So we are in the grip of that English Channel low pressure system over the weekend and actually extending through Monday so that means very unsettled through Saturday with high winds, rain, sleet and snow showers principally affecting the south west corner of the U.K, along the south coast and across Ireland and Wales as well. Scotland you are the right end of the country for once but I still expect snow showers for you as well. Again the uncertainty is in what form this moisture will fall, but fall it will so a very unsettled day for Saturday, but feeling slightly milder with southerly / south easterly winds initially swinging more northwards. Across the south of England we may see temperatures up to 7-8°C, but knock that down to 2-4°C for Wales, Ireland and The Midlands north. Again uncertainty about where that moisture will fall but likely to be more rain than sleet across the south of England turning more wintry as it pushes north on Saturday evening. Sunday sees that rain band more across the north of England and perhaps southern Scotland now, falling as rain, sleet or snow depending on elevation. Milder air pushes up behind this moisture band to give a drier day across the south of England, Midlands, Wales and Ireland with temperatures on the up, touching double figures possibly across the south on Sunday. The wind will still be easterly but possibly dropping down through Saturday to a more moderate status.

Weather Outlook

So next week looks like being another complicated one to forecast but at present I expect us to remain unsettled with that low pressure lying in a trough created by a southerly positioned jet stream. That means the low will stay south and then gradually move north and east through the early part of next week so I expect heavy rain, sleet or even snow for the first part of next week down south, drier for Ireland, the west and north though. As we go through the week those easterlies will become northerlies so no quick return to mild weather but perhaps not as cold as this week with less in the way of frost. So a drier end to the week possibly as that low pressure system moves away but staying cold.

Agronomic Notes

As you can see from these wilting Hellebores in my frozen flower bed we have frost desiccation at work this week in some parts of the country. Out walking yesterday it was amazing to walk across 2 ploughed fields that last week left most of the field on my boot such was the stickiness of the soil, to this week when it was powder dry on the surface. This is the result of frost desiccation where water is frozen in the soil and therefore unavailable to the plant, it may also be due to water within the plant itself freezing. As temperatures increase the plant re-establishes its internal osmotic balance and the wilt corrects itself.

Cold temperature desiccation can lead to discolouration of shallow rooted grasses for the same reason as we see in the hellebore above.

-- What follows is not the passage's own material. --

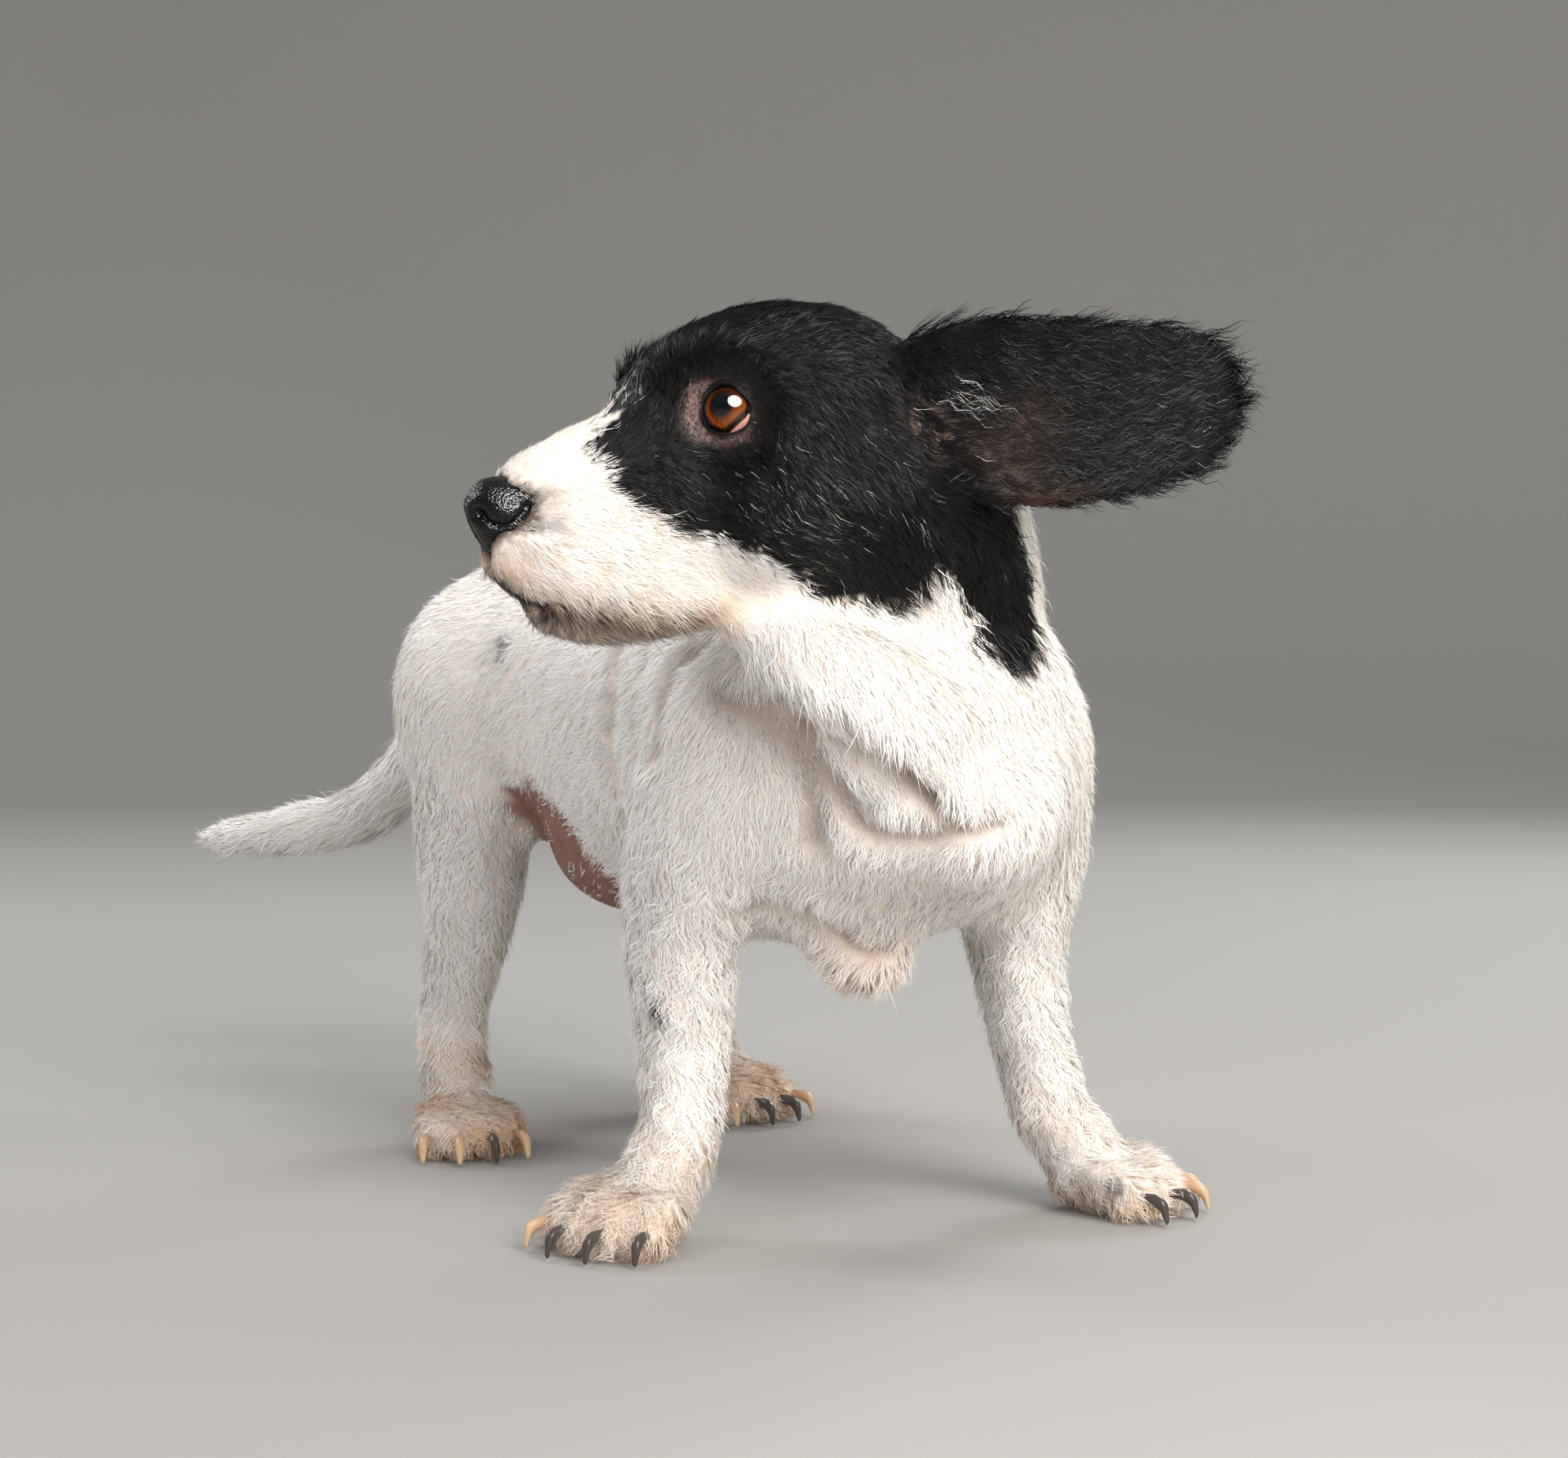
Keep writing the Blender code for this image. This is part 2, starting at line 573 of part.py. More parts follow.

I took this picture many moons ago and in it you can see bleached patches of I think Poa annua var. annua which were subject to cold temperature desiccation. I expect to see the same occur this week, such is the severity of the frost and in some parts of the U.K, dryness of the soil as well.

For all of you guys that have aerated and topdressed recently then I expect you’ll also see some frost heave where the sand is pushed back up to the surface by the result of ice expansion in the soil down the core holes.

On the subject of soil dryness, I was asked last week to do a rainfall comparison that highlighted what a wet winter it has been across the north-west of England. Frost desiccation won’t be an issue here unfortunately. As you can see from the rainfall comparison above of 3 areas of England, The North West has experienced nearly 150% more rainfall than Oxford or Birmingham. This recent run of cold and frost is just the thing those guys need.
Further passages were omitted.